The remnants of former Tropical Storm Beryl moved slowly across the northern Caribbean Sea and then over the southeastern Bahamas to a position northwest of Bermuda.  A low pressure system formed at the surface.  Bands of showers and thunderstorms developed and began to revolve around the the low pressure system.  The low pressure system moved under the eastern side of an upper level trough.  The trough contains colder air in the upper levels and it was also producing southwesterly winds which were blowing toward the top of the surface low pressure system.  The southwesterly winds were generating moderate vertical wind shear and the strongest rainbands were occurring on the eastern side of the surface low.  Some drier air was moving around the western and southern part of the upper level trough, which may have contributed to the weaker bands on the western side of the circulation.  The presence of the upper level trough and the asymmetrical distribution of thunderstorms around the surface low prompted the National Hurricane Center to designate the system as a subtropical storm.

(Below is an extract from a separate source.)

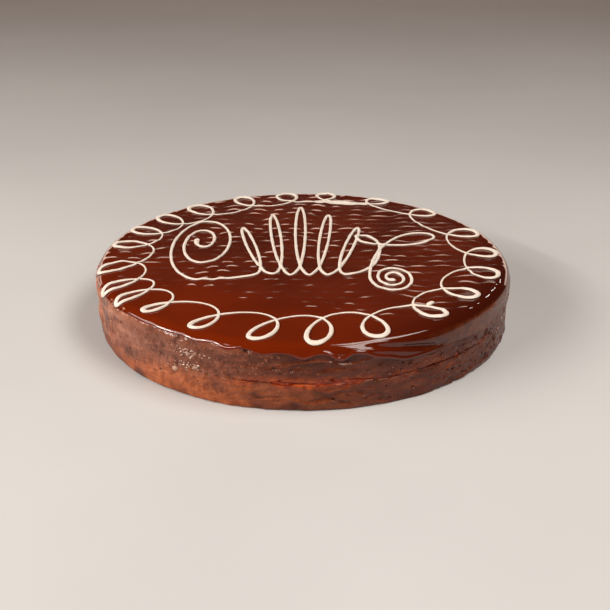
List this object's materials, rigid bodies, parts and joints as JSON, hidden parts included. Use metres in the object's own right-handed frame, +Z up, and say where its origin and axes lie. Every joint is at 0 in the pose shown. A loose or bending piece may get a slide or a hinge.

Subtropical Storm Beryl will move through an environment marginally favorable for intensification during the next 24 hours.  Beryl will move over water where the Sea Surface Temperature is near 26°C.  The upper level trough will continue to produce moderate vertical wind shear.  The wind shear and the drier air will inhibit intensification.  Subtropical Storm Beryl could intensify a little more during the next 24 hours.  Beryl will move over colder water later on Sunday and it will start to weaken when that occurs.

The upper level trough was steering Subtropical Storm Beryl toward the northeast and a general motion in that direction is forecast to continue for several more days.  On its anticipated track Subtropical Storm Beryl will pass south of Nova Scotia on Sunday.  Beryl could be near Newfoundland by Tuesday.